> _WHAT IS BEING ASKED_:
Wherever the word "Write" appears in the entries, copy the whole line.

> _INPUT DATA_:
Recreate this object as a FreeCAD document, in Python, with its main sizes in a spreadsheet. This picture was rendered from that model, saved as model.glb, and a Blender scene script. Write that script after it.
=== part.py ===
...
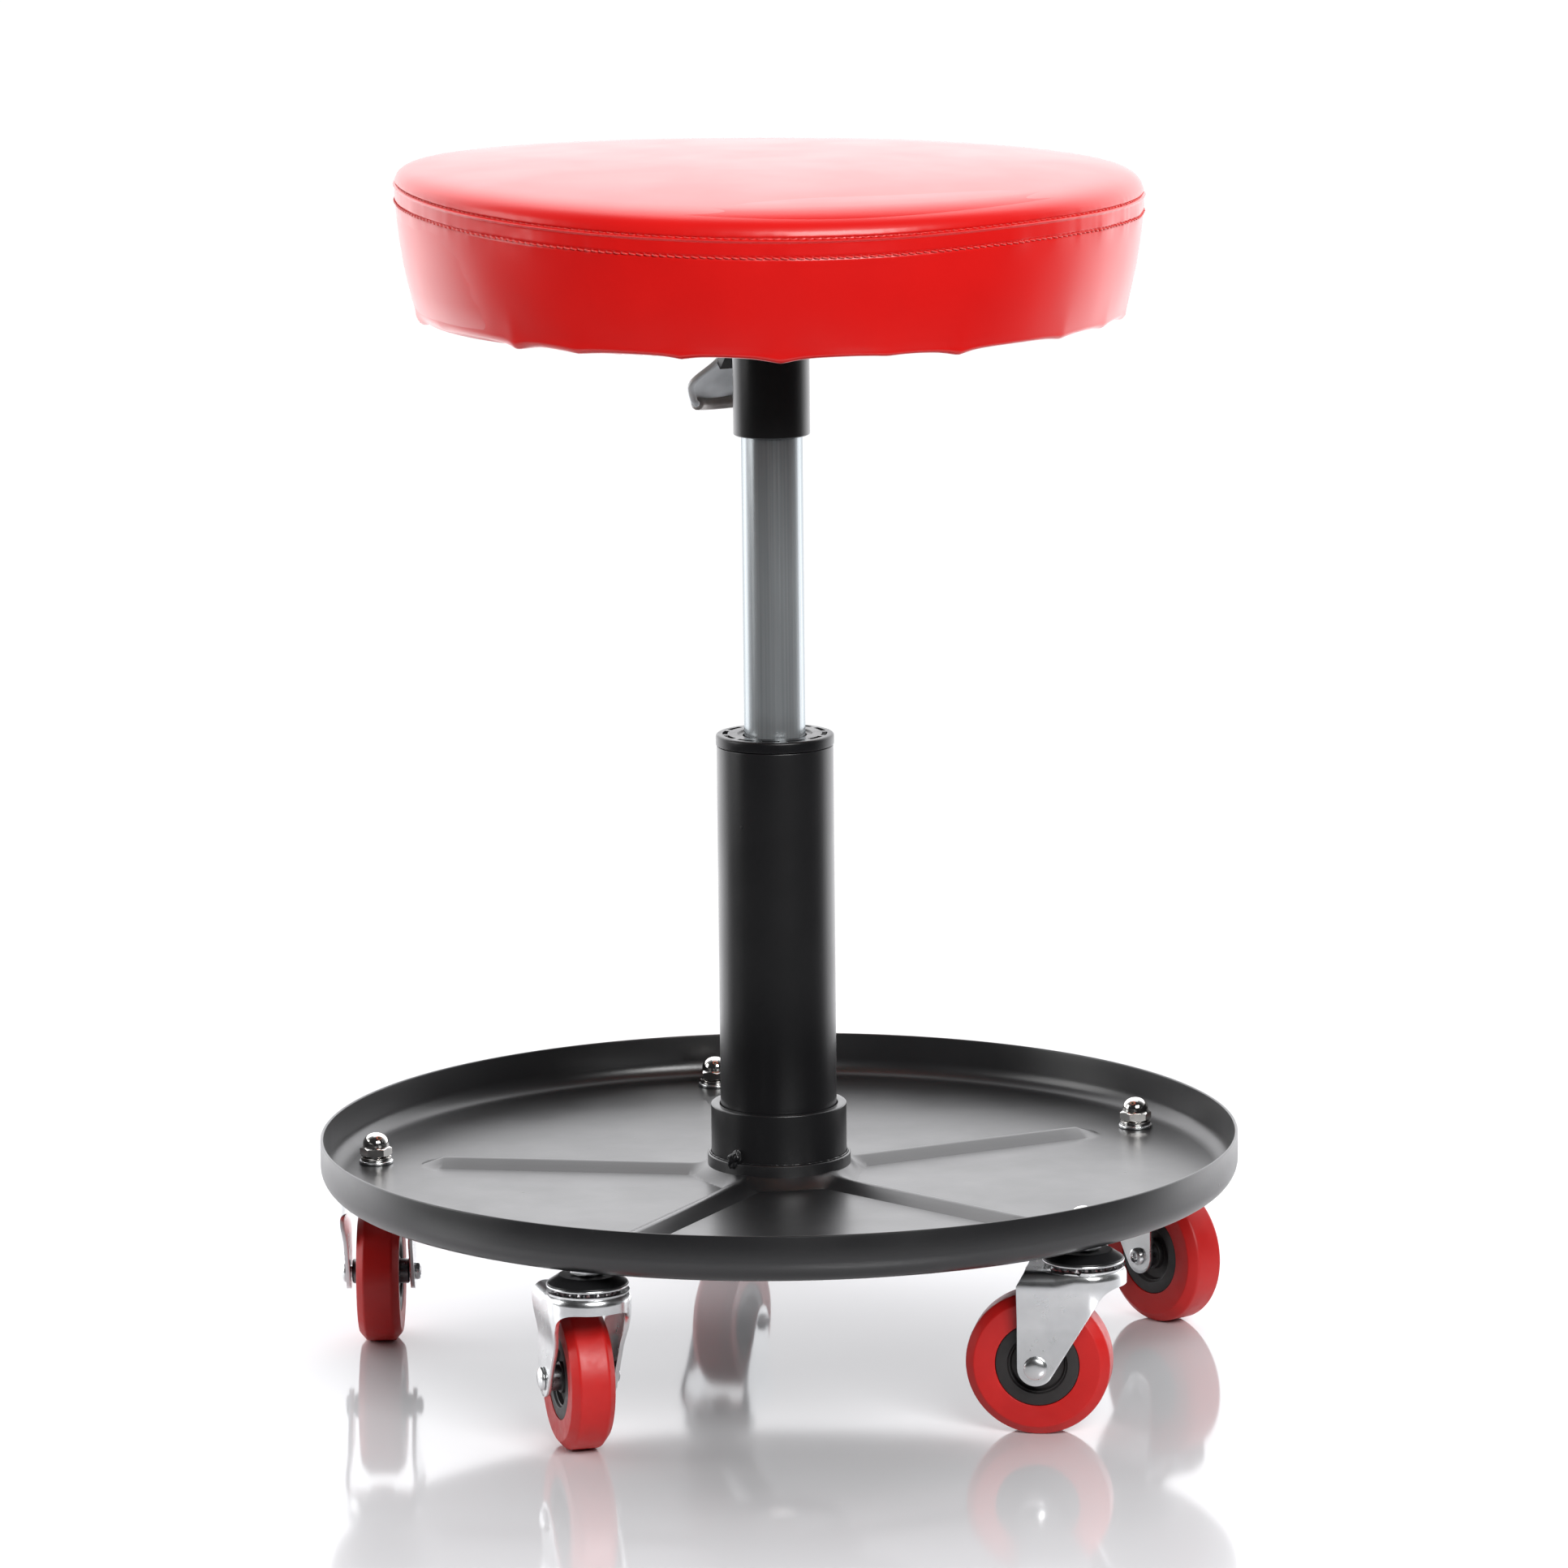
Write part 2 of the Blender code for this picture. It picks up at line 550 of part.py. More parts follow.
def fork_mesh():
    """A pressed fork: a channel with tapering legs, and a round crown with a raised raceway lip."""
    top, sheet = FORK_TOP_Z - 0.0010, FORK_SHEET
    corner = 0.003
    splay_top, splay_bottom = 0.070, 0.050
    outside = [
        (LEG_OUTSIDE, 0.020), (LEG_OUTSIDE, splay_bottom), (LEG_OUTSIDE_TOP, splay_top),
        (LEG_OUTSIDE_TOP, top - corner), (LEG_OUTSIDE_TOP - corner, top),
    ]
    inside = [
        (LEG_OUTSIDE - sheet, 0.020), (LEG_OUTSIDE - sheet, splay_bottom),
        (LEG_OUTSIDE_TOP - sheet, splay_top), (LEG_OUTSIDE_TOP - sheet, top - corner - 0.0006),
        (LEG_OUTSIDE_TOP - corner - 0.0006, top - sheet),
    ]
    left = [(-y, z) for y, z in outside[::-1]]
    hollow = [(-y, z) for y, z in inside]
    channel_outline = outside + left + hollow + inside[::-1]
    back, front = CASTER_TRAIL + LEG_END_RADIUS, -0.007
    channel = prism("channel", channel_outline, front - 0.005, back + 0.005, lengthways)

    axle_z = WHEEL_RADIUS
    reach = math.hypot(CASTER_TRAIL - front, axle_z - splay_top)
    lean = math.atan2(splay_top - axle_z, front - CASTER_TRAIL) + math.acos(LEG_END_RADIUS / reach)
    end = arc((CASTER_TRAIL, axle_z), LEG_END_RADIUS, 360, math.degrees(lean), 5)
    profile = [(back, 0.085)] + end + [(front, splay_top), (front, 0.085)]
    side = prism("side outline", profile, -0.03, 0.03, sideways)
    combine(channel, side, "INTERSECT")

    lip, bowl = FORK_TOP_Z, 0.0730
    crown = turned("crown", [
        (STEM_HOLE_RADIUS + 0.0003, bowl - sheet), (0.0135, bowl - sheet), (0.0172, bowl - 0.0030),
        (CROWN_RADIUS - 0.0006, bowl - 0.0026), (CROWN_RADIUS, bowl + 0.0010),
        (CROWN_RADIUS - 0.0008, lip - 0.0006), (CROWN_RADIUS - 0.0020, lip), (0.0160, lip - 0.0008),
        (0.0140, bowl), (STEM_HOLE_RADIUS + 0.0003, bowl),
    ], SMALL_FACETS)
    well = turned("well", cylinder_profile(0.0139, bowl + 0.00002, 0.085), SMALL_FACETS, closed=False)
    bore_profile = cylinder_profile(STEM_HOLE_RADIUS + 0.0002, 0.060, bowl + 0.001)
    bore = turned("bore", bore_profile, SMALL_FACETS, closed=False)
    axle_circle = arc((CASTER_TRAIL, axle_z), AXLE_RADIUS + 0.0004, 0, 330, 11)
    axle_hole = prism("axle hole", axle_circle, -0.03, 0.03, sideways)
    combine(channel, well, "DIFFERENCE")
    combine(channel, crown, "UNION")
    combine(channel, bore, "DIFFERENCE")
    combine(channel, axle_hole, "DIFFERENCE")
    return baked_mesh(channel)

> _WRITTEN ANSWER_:
Recreate this object as a FreeCAD document, in Python, with its main sizes in a spreadsheet. This picture was rendered from that model, saved as model.glb, and a Blender scene script. Write that script after it.
Write part 2 of the Blender code for this picture. It picks up at line 550 of part.py. More parts follow.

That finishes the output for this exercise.